母親は話しているうちに少しずつ元気になってきたようで、父や妹夫婦や親戚の話をし始めました。相変わらず毒舌でした。いろいろな人への辛口をまくしたてるうちに母親の表情はどんどん明るくなっていきました。

そうこうしているうちにテレビの取材が打ち切られました。

僕を取材しているうちにまあ何というか「取材するほどのやつじゃない」みたいなことになって企画中止になったようでした。

驚くほどあっさり連絡が来なくなり、当然、親へのインタビューもなくなりました。

で、その報告を親に連絡し、気を遣わせて申し訳なかったという話をしたら、「そんなことより、スマホの機種は何にすればいいんだ。私は、らくらくスマホみたいなやつは格好悪くて嫌だ。

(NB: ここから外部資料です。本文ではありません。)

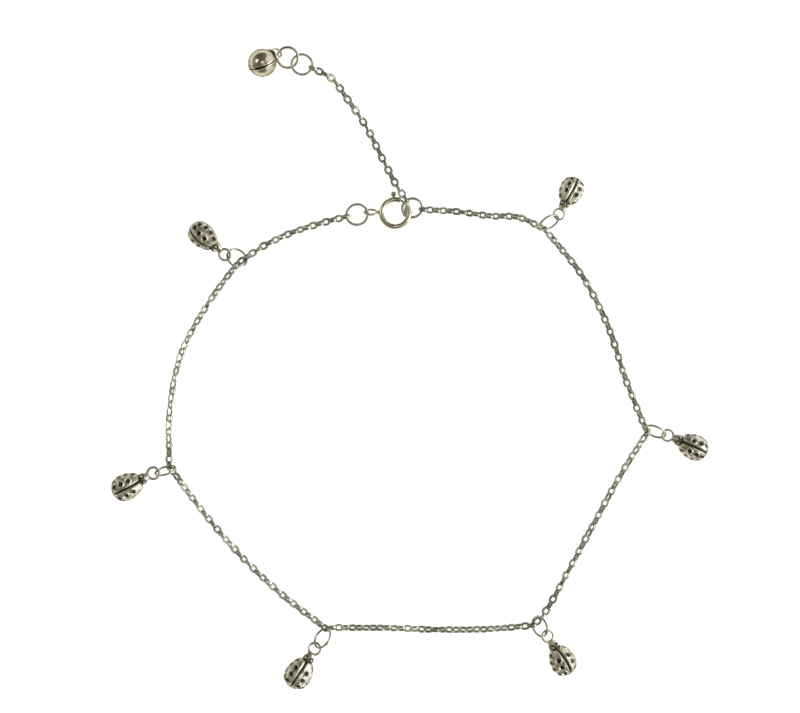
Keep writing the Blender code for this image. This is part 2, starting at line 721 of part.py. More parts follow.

」という話や、「auにはUQモバイルという安い奴もあるらしいけどどうしたらいいんだ」という話を聞かれ、引き続き親のスマホ相談に乗ることになりました。父親は、「誕生日にクラシックのCDが欲しい」などと言い出しました。

それから数日後、僕のスマホに父親からの着信がありました。かけ直すとちょっとした用事でした。着信があったことを妻に話すと、「あ、私の方にかけてきて、出なかったからそっちにかけたのかも」と言い、見てみると妻の方に着信はありませんでした。直接僕にかけたようでした。

僕が結婚してから10年、親から連絡があるときはずっと妻の番号に電話がかかってきていました。それが、僕の番号にかかってきたということは、明らかに向こうも、思うところがあったはずで。妻は「やったじゃん!」と言いました。僕も素直に「うん!」と声を上げました。


この話は、以上の出来事を書いたところで終わりにしようと思います。
この話について「なぜ25年もケンカしていたのに一発で仲直りしたのか」という理由の分析をしようとすれば、いろいろ解説できるかもしれません。でも僕はこの話を、深く考えたり言語化したりしないで、宝物のようにときどき思い出しながら秋田にいる親と仲良くしていきたいと思います。